3. (5.5% chance of upset) Taneal Goyco (8-9-1) RTD5 Jerry Odom (14-2-1)
It may have been a battle of, *Conor Mcgregor voice*, ‘who the f*** is this guy?’, but Taneal Goyco’s 5th round stoppage of Jerry Odom is the third biggest upset of the year according to bookmakers.
Goyco owing to his 8-9-1 record is the very definition of a journeyman. He was supposed to be another notch on rising prospect Jerry Odom.
But behind closed doors Goyco was honing his skills as sparring partner for the legendary Bernard Hopkins final fight.
It paid dividends.
Indulging Odom in a shootout, Goyco hurt the Washington man on multiple occasions forcing him to take a knee and then finally his corner to say ‘no mas’.
2. (5.5% chance of an upset) Byron Rojas (16-2-3) UD 12 Hekkie Budler (29-1)
Sky Sports boxing had proclaimed Budler as ‘greatest smallest man in boxing.’ While they had an argument that Budler was the best strawweight in the world, the hyperbole inferred greatness beyond the division.
Putting the shameless Sky Sports hyperbole aside, this was a staggering upset.And arguably – being a world title fight – the most notable upset of the year.
Rojas had never fought outside of his home country of Nicaragua.
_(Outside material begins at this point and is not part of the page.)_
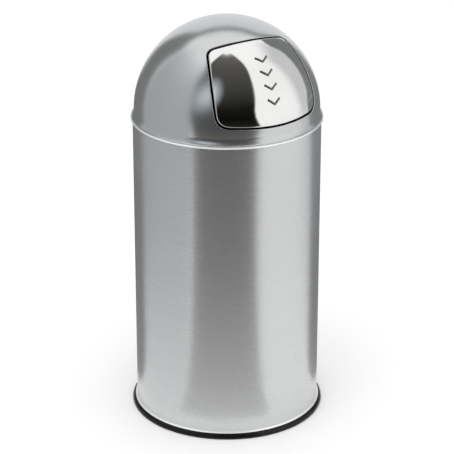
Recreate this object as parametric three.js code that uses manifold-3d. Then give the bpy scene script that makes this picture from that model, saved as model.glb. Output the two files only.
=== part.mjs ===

He’d never fought 12 rounds. He’d failed to win in over a quarter of his previous fights at a much lower level.
Despite all of this he took the title from the home-fighter on work-rate and sheer desire. Budler troubled by cuts couldn’t match the ferocity of the Nicaraguan.
1. (5.3% chance of upset) Andrew Hernandez (11-4-1)UD10 Afif Magomedov (18-0)
In an ongoing theme, the No.1 upset of the year is of the classic journeyman-over-prospect variety.
Although one-punch-first-round-knockouts by underdogs provide the most startling of images, they can be an illusion. Had the fight played out over twelve rounds skill and conditioning often tells.
So for Andrew Hernandez to shut-0ut hyped prospect Afif Magomedov over ten rounds, as an 18/1 underdog, we gasp.
Hernandez out-boxed and out-foxed Magomedov. Turning the odds on their head, the full-time landscaper won at a canter, even dropping and almost finishing Magomedov in the tenth.